Consider Steel syndrome, a collagen (COL27A1) disorder. Symptoms include joint pain, hip dislocation, fused finger and toe bones, scoliosis, and a pinched neck. The person is short with a large head and a characteristic long, oval face, with a prominent forehead, broad nose, and small low ears turned slightly backward.
Eimear Kenny, of the Institute for Genomic Health at the Icahn School of Medicine at Mount Sinai and her colleagues have studied Steel syndrome in East Harlem for years. It is rare in the general population, and even among Latinos living in East Harlem, yet clustered among the 8,000 or so people of Puerto Rican ancestry in that community. Knowing the ancestry of a patient can refine and target the diagnosis. Otherwise, if misdiagnosed as a different orthopedic condition, a physician might perform hip or other surgery that can actually worsen symptoms.
The Mount Sinai team identified a genetic signature of Puerto Rican descent so distinctive that they could even tell people who knew only that they were Hispanic/Latino that their ancestors came from the island. To identify the genetic clues, the researchers analyzed 600,000 SNPs among 11,000 DNA samples from a biobank of New York City residents.
But another way of viewing genomes may soon overtake SNPs and the polygenic risk scores that represent them.
Enter the Pangenome
It was with a feeling of déjà vu that I wrote The Age of the Pangenome Dawns here at DNA Science a few months ago, as I recalled the hoopla over sequencing “the” human genome back in the late 1980s.
The human pangenome is on a different scale.

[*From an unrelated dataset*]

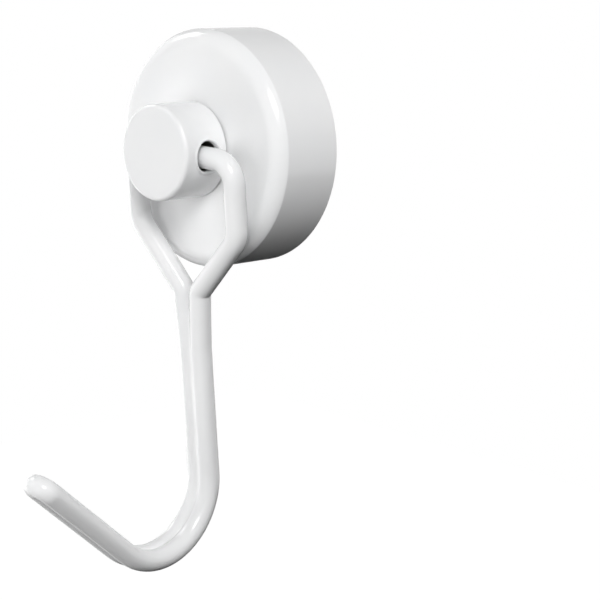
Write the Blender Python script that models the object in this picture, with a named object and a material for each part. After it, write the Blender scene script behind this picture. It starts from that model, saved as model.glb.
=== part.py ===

It is theoretically the idea that human genomes vary in many ways. Practically, the broader view is being used to generate representations, called genome graphs, that depict maximal human genome diversity – that is, all of the ways that the sequence of 3,054,832 billion DNA base pairs can vary.
The sponsoring Human Pangenome Reference Consortium is creating a “genome reference representation that can capture all human genome variation and support research on the full diversity of populations.” But it’s yet to make many headlines. Perhaps a science-weary public is tired of endless “breakthroughs,” and has become a bit genomed-out.
Although the first public release of a genome graph represented a mere 350 individuals, the challenge is clearly one meant for artificial intelligence. An AI approach to all possible human genome sequences could also embrace copy number variants (short repeated DNA sequences, the number of repeats serving as the informational content), as well as gene-gene interactions (epistasis).
Overlaying population-specific data onto the genome sequences of patients for diagnostic purposes could counter the health care inequity of assuming all genetic backgrounds echo those of the UK Biobank or another homogeneous resource. But I fear that information technology may render the use of SNP arrays and polygenic risk scores to do so quickly obsolete. Would it be more economically feasible to wait for AI-guided genomic analysis to catch up?